TPAUD’s data also revealed that even as reported use of marijuana and alcohol has been trending down among Trumbull teens, e-cigarette use is increasing.

“Vaping was the only substance that went up in last year’s survey,” said McGarry, “That is ringing alarm bells for us.”

For Trumbull High students, the prevalence of JUULs is a largely accepted norm. Several students who are regular users of e-cigarettes agreed to share their experiences with the Trumbull Times’ student correspondent on condition of anonymity because of their age and because their parents do not know they are users.

“I JUUL every day,” said one student. “It’s very casual, all of my friends have one. It's really not specific to any social groups, sports teams, clubs, or interests.”

Another student, a senior who plays varsity athletics and maintains sterling academic marks, characterized her experience with JUUL as more laid back.

“I don’t use it that often”, she said, “I usually only JUUL when I’m out with my friends, it's very casual.”

For some students, dependence on JUUL is more severe.

“At this point, I think I’m addicted to nicotine,” a junior said. During a regular week, he will go through “four or five” pods, he said.

Regardless of grade, social status, or academic performance, a broad consensus exists that JUULing is commonplace at the high school level. Motivations for using JUUL are similar throughout Trumbull High. Widespread social acceptance and ease of access, paired with the many stresses of teenage life have all contributed to an increased use of products like JUUL.

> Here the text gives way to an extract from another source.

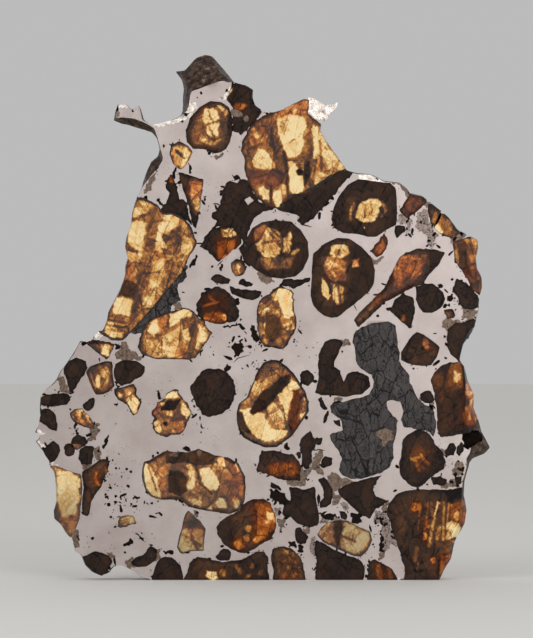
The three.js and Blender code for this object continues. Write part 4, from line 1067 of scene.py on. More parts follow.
def turned_place(material, place, tilt, size):
    """The place turned in the plane by the tilt and divided by a size in millimetres along each axis."""
    return add_node(material, "Mapping", {"Vector": place, "Rotation": (0.0, tilt, 0.0), "Scale": size},
                    vector_type="TEXTURE").outputs[0]


def faded(material, value, full, none):
    """One where the value is up to the full one, falling to zero at the other."""
    return add_node(material, "MapRange", {0: value, 1: full, 2: none, 3: 1.0, 4: 0.0}).outputs[0]


def ridge(material, place, detail, full, none):
    """One on a crack and zero beside it: cracks run where a noise is 0.5, and fade by its distance."""
    wave = add_node(material, "TexNoise", {"Vector": place, "Scale": 1.0, "Detail": detail}).outputs["Fac"]
    away = add_node(material, "Math", {0: wave, 1: 0.5}, operation="SUBTRACT").outputs[0]
    away = add_node(material, "Math", {0: away}, operation="ABSOLUTE").outputs[0]
    return faded(material, away, full, none)


def cells(material, place, full, none):
    """Random value of each Voronoi cell, and one on the cells' borders, fading away from them."""
    pane = add_node(material, "TexVoronoi", {"Vector": place, "Scale": 1.0}).outputs["Color"]
    edge = add_node(material, "TexVoronoi", {"Vector": place, "Scale": 1.0}, feature="DISTANCE_TO_EDGE")
    return pane, faded(material, edge.outputs["Distance"], full, none)


crack_squeeze = 0.02  # share of the slice's thickness that the olivine's pattern sees


def olivine(name, stops, clear, roughness, room_range):
    """Cracks, shards and mottling shift the stored light, and a ramp turns it to colour."""
    material, output = new_material(name)
    place = in_millimetres(material, crack_squeeze)
    bent = bent_place(material, place, 0.5, 2.0, 0.4)
    patchy = add_node(material, "TexNoise", {"Vector": place, "Scale": 0.3, "Detail": 2.0}).outputs["Fac"]
    patchy = add_node(material, "MapRange", {0: patchy, 1: 0.35, 2: 0.6, 3: 0.45, 4: 1.0}).outputs[0]
    lines, panes = [], []
    # Cells: tilt, size in mm, and the weights of a cell's tone and of its dark border.
    for tilt, size, pane_weight, line_weight in (
            (0.42, (3.3, 1.0, 7.0), 0.5, -0.44), (-0.65, (2.0, 1.0, 4.2), 0.4, -0.34),
            (1.2, (1.0, 1.0, 2.6), 0.24, -0.2)):
        pane, edge = cells(material, turned_place(material, bent, tilt, size), 0.0, 0.05)
        lines.append((edge, 0.1, line_weight))
        panes.append((pane, 0.5, pane_weight))
    # Long cracks: tilt, size in mm, and weight.
    for tilt, size, weight in ((0.35, (1.3, 1.0, 8.0), -0.4), (-0.8, (1.1, 1.0, 7.0), -0.34)):
        crack = ridge(material, turned_place(material, bent, tilt, size), 2.5, 0.0, 0.02)
        lines.append((crack, 0.12, weight))
    mottle = add_node(material, "TexNoise", {"Vector": place, "Scale": 0.8, "Detail": 6.0, "Roughness": 0.65})
    panes.append((mottle.outputs["Fac"], 0.5, 0.5))
    light = add_node(material, "Attribute", attribute_name="light").outputs["Fac"]
    # Cells and cracks are fainter in bright windows, and a dark place has little room to change.
    calm = add_node(material, "MapRange", {0: light, 1: 0.75, 2: 0.95, 3: 1.0, 4: 0.35}).outputs[0]
    shown = add_node(material, "Math", {0: weighted_sum(material, panes), 1: calm}, operation="MULTIPLY")
    bright = add_node(material, "MapRange", {0: light, 1: 0.8, 2: 0.95, 3: 1.0, 4: 0.45}).outputs[0]
    patchy = add_node(material, "Math", {0: patchy, 1: bright}, operation="MULTIPLY").outputs[0]
    drawn = add_node(material, "Math", {0: weighted_sum(material, lines), 1: patchy}, operation="MULTIPLY")
    total = add_node(material, "Math", {0: shown.outputs[0], 1: drawn.outputs[0]}, operation="ADD").outputs[0]
    least, most = room_range
    room = add_node(material, "MapRange", {0: light, 1: 0.0, 2: 0.6, 3: least, 4: most}).outputs[0]
    level = add_node(material, "Math", {0: total, 1: room, 2: light}, operation="MULTIPLY_ADD").outputs[0]
    plain = add_node(material, "ValToRGB", {0: level}, stops).outputs[0]
    rusty = add_node(material, "ValToRGB", {0: level}, rusty_stops).outputs[0]
    stored = add_node(material, "Attribute", attribute_name="rust").outputs["Fac"]
    spread = add_node(material, "TexNoise", {
        "Vector": place, "Scale": 0.55, "Detail": 6.0, "Roughness": 0.75}).outputs["Fac"]
    spread = add_node(material, "MapRange", {0: spread, 1: 0.54, 2: 0.62, 3: 0.0, 4: 0.7}).outputs[0]
    share = add_node(material, "Math", {0: stored, 1: spread}, operation="ADD", use_clamp=True).outputs[0]
    colour = add_node(material, "Mix", {0: share, 6: plain, 7: rusty}, data_type="RGBA").outputs[2]
    bump = add_node(material, "Bump", {"Height": mottle.outputs["Fac"], "Distance": 0.00006, "Strength": 0.4})
    broken = add_node(material, "Attribute", attribute_name="broken").outputs["Fac"]
    gloss = add_node(material, "MapRange", {0: broken, 1: 0.0, 2: 1.0, 3: roughness, 4: 0.5}).outputs[0]
    surface = add_node(material, "BsdfPrincipled", {
        "Base Color": colour, "Roughness": gloss, "IOR": 1.67, "Transmission Weight": clear,
        "Specular IOR Level": 0.15 if clear else 0.1, "Normal": bump.outputs[0]})
    material.node_tree.links.new(surface.outputs[0], output.inputs["Surface"])
    if clear:
        depth = add_node(material, "VolumeAbsorption", {"Color": linear("#f3dca8"), "Density": 80.0})
        material.node_tree.links.new(depth.outputs[0], output.inputs["Volume"])
    return material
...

Nationwide research conducted by the Centers for Disease Control indicates that teen e-cigarette use has surged by 75% over last year’s data, easily eclipsing traditional cigarettes as the most common nicotine product among young people. In Trumbull, the higher rate of e-cigarette use means more pressing urgency.

McGarry explained that her organization is taking major steps to combat this growing concern. “These students are the smokers of the ’50s,” she said. Aside from its addictive nature, researchers are unsure of the long-term effects of inhaling the chemical-laden vapor.

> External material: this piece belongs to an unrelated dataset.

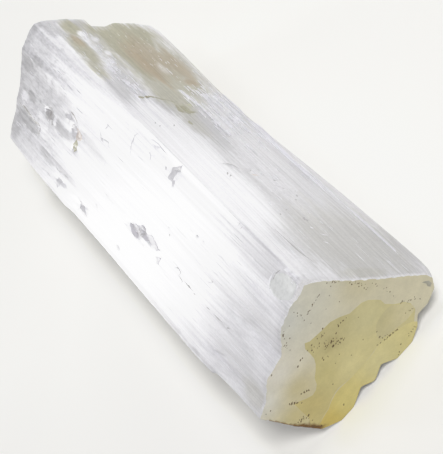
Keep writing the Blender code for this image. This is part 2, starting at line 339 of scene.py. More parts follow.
rim = rings[0][:, [0, 2]]
rim_middle = rim.mean(axis=0)
lengths = np.linalg.norm(rim - rim_middle, axis=1)
hidden = (rim[:, 1] < 12.0) | ((rim[:, 0] < -20.0) & (rim[:, 1] < 30.0))
crest = CREST_RIM * np.exp(-(((rim[:, 0] - 7.5) / 4.0) ** 2)) * (rim[:, 1] > 50.0)
bruise = smooth(0.0, 0.35, np.array([rough(x / 2.2, z / 2.2, 6.0) for x, z in rim]))
widths = np.where(hidden, HIDDEN_RIM, SAWN_RIM * (0.2 + 0.8 * bruise) + crest)
flat_edge = rim_middle + (rim - rim_middle) * (1.0 - widths / lengths)[:, None]
flat_loop = [tuple(p) for p in flat_edge]
grains = [(grain_outline(x, z, length), x, z, length, dark) for x, z, length, dark in placed]
grains = [grain for grain in grains if all(inside(*corner, flat_loop) for corner in grain[0])]
outlines = [outline for outline, _ in CELLS.values()] + [grain[0] for grain in grains]
spots = [Vector(p) for p in flat_loop]
edges = [(i, (i + 1) % AROUND) for i in range(AROUND)]
for outline in outlines:
    start = len(spots)
    spots += [Vector(p) for p in outline]
    edges += [(start + i, start + (i + 1) % len(outline)) for i in range(len(outline))]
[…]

For McGarry, the first step is the issue of awareness.

“I don't think we as adults have been as vigilant about this as we are about other substances,” she said.

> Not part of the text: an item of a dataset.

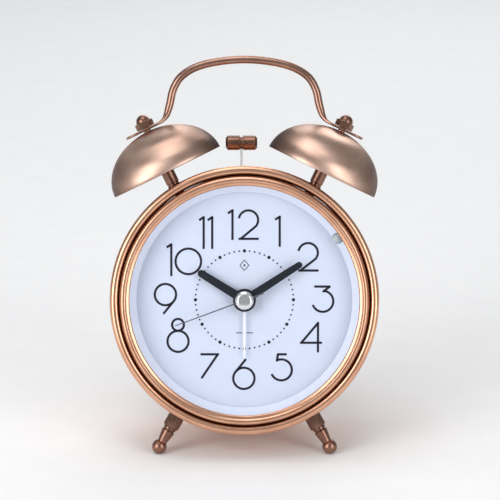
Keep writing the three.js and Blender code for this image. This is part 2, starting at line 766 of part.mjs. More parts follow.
function stepperCoil() {
  const winding = ring(1.5, 3.0, -coilHalf, coilHalf, 14);
  winding.rotateZ(-Math.PI / 2).translate(0, statorBack - 0.8, coilHeight);
  return named('stepper_coil', winding, finish(0xa5532a, 0.4, 0.8));
}

function circuitBoard() {
  const back = movementFront + movementWall + 2.6;
  const inside = movementHalf - movementWall - 1;
  return named('circuit_board', block(-20, 20, back - 1, back, -inside, -13), finish(0x2d5a3a, 0.5, 0));
}

// ---------------------------------------------------------------- hammer

function hammerBracket() {
  const shelf = movementHalf + fitGap;
  const backFace = bellsDepth + 5.2;
  const magnetX = hammerX - 9;
  const body = join(
    block(hammerX - 14, hammerX + 9, backFace - 1, backFace, shelf, hammerPivotHeight + 5),
    block(hammerX - 14, hammerX + 9, bellsDepth - 4, backFace, shelf, shelf + 1),
    disc(arborRadius, bellsDepth - 3, backFace - 0.5, 12).translate(hammerX, 0, hammerPivotHeight),
    upright(disc(1.2, shelf + 0.5, hammerPivotHeight - 2.2, 12)).translate(magnetX, bellsDepth, 0),
  );
  return named('hammer_bracket', body, steel());
}

function hammerCoil() {
  const from = movementHalf + 1 + 2 * fitGap;
  const winding = upright(ring(1.5, 3.2, from, hammerPivotHeight - 3, 14));
  return named('hammer_coil', winding.translate(hammerX - 9, bellsDepth, 0), finish(0xa5532a, 0.4, 0.8));
}

function hammerArm() {
  const up = hammerPivotHeight;
  const body = join(
    disc(2.6, bellsDepth - 2.2, bellsDepth + 3, 14).translate(hammerX, 0, up),
    block(hammerX - 12, hammerX, bellsDepth - 2, bellsDepth + 2, up - 0.8, up + 0.8),
    upright(disc(1.5, up + 1.5, up + 6, 12)).translate(hammerX, bellsDepth, 0),
  );
  const pivotHole = disc(arborRadius + 0.2, bellsDepth - 5, bellsDepth + 6, 12).translate(hammerX, 0, up);
  const socket = upright(disc(hammerWire + fitGap, up + 3.2, up + 8, 8)).translate(hammerX, bellsDepth, 0);
  return named('hammer_arm', cut(body, pivotHole, socket), steel());
}

function hammerRod() {
  const wire = upright(disc(hammerWire, hammerPivotHeight + 3.5, hammerHeight + 0.8, 8));
  return named('hammer_rod', wire.translate(hammerX, bellsDepth, 0), steel());
}

function hammerHead() {
  const half = hammerLength / 2;
  const chamfer = 1.0;
  const groove = 0.7;
  const profile = [
    [0, -half], [hammerRadius - chamfer, -half], [hammerRadius, -half + chamfer],
    [hammerRadius, -groove], [hammerRadius - 0.6, -groove],
    [hammerRadius - 0.6, groove], [hammerRadius, groove],
    [hammerRadius, half - chamfer], [hammerRadius - chamfer, half], [0, half],
  ];
  const barrel = turned(profile).rotateZ(-Math.PI / 2).translate(hammerX, bellsDepth, hammerHeight);
  const socket = upright(disc(hammerWire + 0.2, hammerHeight - 5, hammerHeight + 1.2, 8));
  const body = cut(solid(barrel), socket.translate(hammerX, bellsDepth, 0));
  return named('hammer_head', body, darkCopper());
}

// ---------------------------------------------------------------- back cover, controls and battery

const bayHalfLength = cellLength / 2 + 3.4;
const bayHalfWidth = cellRadius + 0.5;
const bayDepth = 2 * cellRadius + cellSpare;
const bayFloor = coverRear - coverThick - bayDepth;

function switchSlot() {
  const reachX = switchTravel / 2 + 1.2 + fitGap;
  const [low, high] = [buttonZ - 1.5, buttonZ + 1.5];
  return block(-buttonX - reachX, -buttonX + reachX, coverFront - 2, coverRear + 2, low, high);
}

function backCover() {
  const wall = 1.5;
  const [long, wide] = [bayHalfLength, bayHalfWidth];
  const sheet = disc(bezelOuter, coverFront, coverRear, drumFacets);
  const lip = ring(bezelOuter - 1.5, bezelOuter, coverFront - 4, coverFront + 0.5, drumFacets);
  const [bayLow, bayHigh] = [bayHeight - wide, bayHeight + wide];
  const tub = block(
    -long - wall, long + wall, bayFloor - wall, coverFront + 0.5, bayLow - wall, bayHigh + wall,
  );
  const arborHole = disc(arborRadius + fitGap, coverFront - 1, coverRear + 1, 12);
  const body = cut(
    join(sheet, lip, tub),
    block(-long, long, bayFloor, coverRear + 2, bayLow, bayHigh),
    arborHole.clone().translate(setterReach, 0, 0),
    arborHole.clone().translate(-setterReach, 0, 0),
    disc(screwShank + fitGap, coverFront - 1, coverRear + 1, 12).translate(screwX, 0, screwZ),
    disc(screwShank + fitGap, coverFront - 1, coverRear + 1, 12).translate(-screwX, 0, screwZ),
    disc(buttonRadius + fitGap, coverFront - 1, coverRear + 1).translate(buttonX, 0, buttonZ),
    switchSlot(),
  );
  return named('back_cover', body, darkCopper());
}

function knob(name, x) {
  const front = coverRear + fitGap;
  const lobes = 12;
  const outline = new THREE.Shape();
  for (let k = 0; k < 2 * lobes; k += 1) {
    const radius = k % 2 === 0 ? knobRadius : knobRadius - 0.5;
    const angle = (k * Math.PI) / lobes;
    outline[k === 0 ? 'moveTo' : 'lineTo'](radius * Math.cos(angle), radius * Math.sin(angle));
  }
  outline.closePath();
  const grip = plate(outline, knobLength - 2, front + knobLength);
  const collar = disc(knobRadius - 1.2, front, front + 2.2);
  const bore = disc(arborRadius + fitGap, front - 1, front + knobLength - 2 + fitGap, 12);
  return named(name, geometryOf(cut(join(grip, collar), bore)).translate(x, 0, 0), blackPlastic());
}

function lightButton() {
  const body = join(
    disc(buttonRadius, coverFront - 3.2, coverRear + buttonProud),
    disc(buttonRadius + 1.2, coverFront - 3.2 - fitGap, coverFront - fitGap),
  );
  return named('light_button', geometryOf(body).translate(buttonX, 0, buttonZ), blackPlastic());
}

function alarmSwitch() {
  const x = -buttonX - switchTravel / 2;
  const body = join(
    block(x - 1.2, x + 1.2, coverFront - 1, coverRear + 0.8, buttonZ - 1.2, buttonZ + 1.2),
    block(x - 2.2, x + 2.2, coverRear + fitGap, coverRear + 2.4, buttonZ - 2.6, buttonZ + 2.6),
    block(x - 3, x + 3, coverFront - 1.6, coverFront - fitGap, buttonZ - 2.4, buttonZ + 2.4),
  );
  return named('alarm_switch', body, blackPlastic());
}

function backScrew(name, x) {
  const [seat, crown] = [coverRear + fitGap, coverRear + 1.5];
  const head = turned([[0, seat], [2.4, seat], [2.0, crown], [0, crown]]);
  const shank = disc(screwShank, movementRear + 6, coverRear + 0.8, 12);
  const slot = block(-3, 3, coverRear + 1.0, coverRear + 3, -0.35, 0.35);
  const body = cut(join(head, shank), slot);
  return named(name, geometryOf(body).translate(x, 0, screwZ), steel());
}

function batteryCell() {
  const half = cellLength / 2;
  const profile = [
    [0, -half], [cellRadius - 0.3, -half], [cellRadius, -half + 0.3],
    [cellRadius, half - 1.0], [cellRadius - 0.6, half - 0.6],
    [2.7, half - 0.6], [2.7, half + 0.6], [0, half + 0.6],
  ];
  const cell = turned(profile).rotateZ(-Math.PI / 2);
  const depth = bayFloor + fitGap + cellRadius;
  return named('battery', cell.translate(0.6, depth, bayHeight), finish(0x3a6ea8, 0.35, 0.5));
}

function batteryDoor() {
  const [long, wide] = [bayHalfLength - fitGap, bayHalfWidth - fitGap];
  const [low, high] = [bayHeight - wide, bayHeight + wide];
  const lid = join(
    block(-long, long, coverFront, coverRear, low, high),
    block(-4, 4, coverRear - 0.4, coverRear + 0.9, high - 2.4, high - 0.8),
  );
  return named('battery_door', lid, darkCopper());
}

function batteryContacts() {
  const depth = bayFloor + fitGap + cellRadius;
  const springEnd = -cellLength / 2 + 0.6 - fitGap;
  const wall = -bayHalfLength + fitGap;
  const spring = turned([[0, wall], [4.2, wall], [2.4, springEnd], [0, springEnd]], 12);
  spring.rotateZ(-Math.PI / 2).translate(0, depth, bayHeight);
  const far = bayHalfLength - fitGap;
  const tab = block(far - 0.6, far, depth - 4, depth + 4, bayHeight - 4, bayHeight + 4);
  return [
    named('contact_spring', spring, steel()),
    named('contact_plate', tab, steel()),
  ];
}

// ---------------------------------------------------------------- the whole clock

const clock = new THREE.Group();
clock.add(caseDrum(), frontBezel(), lens(), chapterRing(), dial(), nightLight(), handle());
for (const [label, side] of sides) clock.add(bellAssembly(label, side), legAssembly(label, side));
clock.add(...hands());
clock.add(movementFrontCase(), movementRearCase(), dialNut());
clock.add(minutePipe(), hourWheel(), alarmWheel(), minuteWheel(), alarmPinion());
clock.add(secondWheel(), thirdWheel(), centreWheel(), intermediateWheel(), rotor());
clock.add(stator(), stepperCoil(), circuitBoard());
clock.add(hammerBracket(), hammerCoil(), hammerArm(), hammerRod(), hammerHead());
clock.add(backCover(), lightButton(), alarmSwitch());
clock.add(knob('time_knob', setterReach), knob('alarm_knob', -setterReach));
clock.add(backScrew('back_screw_left', -screwX), backScrew('back_screw_right', screwX));
clock.add(batteryCell(), batteryDoor(), ...batteryContacts());
clock.rotation.x = -lean;

// The origin goes under the middle of the leaning clock, on the table it stands on.
const box = new THREE.Box3().setFromObject(clock, true);
const middle = box.getCenter(new THREE.Vector3());
clock.position.set(-middle.x, -middle.y, -box.min.z);

const group = new THREE.Group();
group.add(clock);
export default group;
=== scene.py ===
# %% [markdown]
# # A twin-bell alarm clock, finished around its working model
# The clock's working model already exists: every wheel, bell and foot is a plain solid in its right place.
# This lesson builds the fine surfaces that a person sees, one piece at a time, in the same place and size.
# The working model is loaded first.

# %% Load the working model
import json
import math

import bmesh
import bpy
from mathutils import Matrix, Vector


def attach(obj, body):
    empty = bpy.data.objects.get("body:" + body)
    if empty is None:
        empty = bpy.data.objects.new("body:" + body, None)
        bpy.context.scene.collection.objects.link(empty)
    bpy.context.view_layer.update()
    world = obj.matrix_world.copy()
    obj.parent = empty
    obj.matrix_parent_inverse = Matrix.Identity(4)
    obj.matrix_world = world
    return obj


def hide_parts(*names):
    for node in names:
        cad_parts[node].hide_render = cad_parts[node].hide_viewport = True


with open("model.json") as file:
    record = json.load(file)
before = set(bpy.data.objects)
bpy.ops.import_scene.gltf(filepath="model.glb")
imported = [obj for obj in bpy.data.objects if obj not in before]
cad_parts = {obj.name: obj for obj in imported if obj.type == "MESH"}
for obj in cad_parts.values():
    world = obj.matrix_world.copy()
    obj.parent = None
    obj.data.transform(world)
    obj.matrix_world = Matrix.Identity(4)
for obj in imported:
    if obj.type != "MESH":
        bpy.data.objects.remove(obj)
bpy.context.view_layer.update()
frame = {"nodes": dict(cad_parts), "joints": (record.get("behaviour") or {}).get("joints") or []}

# %% [markdown]
# ## The bench the clock lies on
# A clockmaker measures a clock with its dial facing them, but this clock leans back on its feet.
# So all pieces are shaped in the clock's own upright frame, in millimetres: x to the right, y from the
# dial into the case, z up to the 12. One matrix then leans a finished piece back and scales it to metres.
# The matrix is read from the hinge of the centre wheel, because its axis is the middle of the dial.

# %% The clock's own frame
MM = 0.001
HINGE_DEPTH = -5         # the hinge's stated point lies this far in front of the frame's origin
hinges = {hinge["name"]: hinge for hinge in frame["joints"]}
inward = Vector(hinges["centre_spin"]["axis"]).normalized()
rightward = Vector((1, 0, 0))
upward = rightward.cross(inward)
lean = math.atan2(-inward.z, inward.y)
dial_middle = Vector(hinges["centre_spin"]["pos_m"]) - inward * HINGE_DEPTH * MM
clock = Matrix((
    (rightward.x * MM, inward.x * MM, upward.x * MM, dial_middle.x),
    (rightward.y * MM, inward.y * MM, upward.y * MM, dial_middle.y),
    (rightward.z * MM, inward.z * MM, upward.z * MM, dial_middle.z),
    (0, 0, 0, 1),
))
print("the clock leans back", round(math.degrees(lean), 2), "degrees")

# %% [markdown]
# ## Benches for turned and tilted pieces
# Most of the metal is turned on a lathe, and a lathe spins about one line. Each such piece gets a bench
# whose z is that line: into the case for the drum and dial, up the post for a bell, down the leg for a foot.
# Sizes are read back from the working model through the same benches, so both always agree.

# %% Benches, and reading sizes from the working model
BELL_TILT = math.radians(26)
LEG_SPREAD = math.radians(30)
BELLS_DEPTH = 2
LEGS_DEPTH = -10.8
SIDES = (("left", -1), ("right", 1))
upright = Matrix.Identity(4)
facing = Matrix.Rotation(math.radians(-90), 4, "X")        # bench z runs into the case


def extent(node, bench=upright):
    back = (clock @ bench).inverted()
    points = [back @ vertex.co for vertex in frame["nodes"][node].data.vertices]
    low = Vector([min(point[k] for point in points) for k in range(3)])
    high = Vector([max(point[k] for point in points) for k in range(3)])
    return low, high


def middle_and_half(node, bench=upright):
    """The middle of a node's box, and half of its size in each direction."""
    low, high = extent(node, bench)
    return (low + high) / 2, (high - low) / 2


def bell_bench(side):
    turn_out = Matrix.Rotation(side * BELL_TILT, 4, "Y")
    post_middle = middle_and_half(f"bell_post_{'left' if side < 0 else 'right'}", turn_out)[0]
    return turn_out @ Matrix.Translation((post_middle.x, BELLS_DEPTH, 0))


def leg_bench(side):
    return Matrix.Rotation(side * (math.pi - LEG_SPREAD), 4, "Y") @ Matrix.Translation((0, LEGS_DEPTH, 0))


drum_low, drum_high = extent("case_drum", facing)
DRUM_OUT = drum_high.x
print("drum, millimetres: radius", round(DRUM_OUT, 2), "depths", round(drum_low.z, 2), round(drum_high.z, 2))

# %% [markdown]
# ## Floor, light and camera
# Polished copper has no look of its own: it shows the room. A product studio gives it two tall white
# panels with a dark gap between them, and that gap draws the dark stripes down the bells and the bead.
# The floor is one wide sheet of pale paper that reaches past every picture's edge, from any side.

# %% The paper's finish
def plug(tree, node, values):
    """Each input named in values is joined to a socket, or set to a plain value."""
    for name, value in values.items():
        if isinstance(value, bpy.types.NodeSocket):
            tree.links.new(value, node.inputs[name])
        else:
            node.inputs[name].default_value = value


def add_node(tree, kind, values=None, **settings):
    made = tree.nodes.new(kind)
    for name, value in settings.items():
        setattr(made, name, value)
    plug(tree, made, values or {})
    return made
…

To combat this lack of awareness, parents are now provided with information about the dangers of vaping and e-cigarettes at TPAUD’s mandatory ninth grade forum and students receive continuing education on the dangers of nicotine products in health class.

McGarry also emphasized the seriousness of nicotine addiction and her organization’s efforts to provide resources to students who have developed a dependence on products like JUUL. She highlighted programs like St. Vincent Hospital’s “Smoke Stoppers” and the Connecticut QuitLine, which provides vital services to those addicted to nicotine. McGarry also stressed the importance of enforcement operations to crack down on vendors illegally selling to minors. “Restricting access is a key step in prevention,” she said.

At Trumbull High, Principal Marc Guarino is joining McGarry in her efforts to curb teen e-cigarette use. Guarino explains that he, along with other administrators, always seeks to find “balance between traditional discipline and really getting help for our students.” While standard measures such as detentions, suspensions, and judicial referrals have proven effective at deterring first-time offenders and those not dependent on nicotine, Guarino said there are some students in need of legitimate help.

“If the student is truly addicted, a Saturday detention is not going to change that,” he said.

In some cases, the efforts of McGarry, Guarino, and others seem to be paying off. One student, a senior and varsity athlete, explained how he came to the realization that his JUULing habit was not healthy. He said he is trying to quit.

“It's not good for your body,” he said. “A lot of my friends use it and I just followed them, I’m usually not a follower, but I just went with the crowd for this.”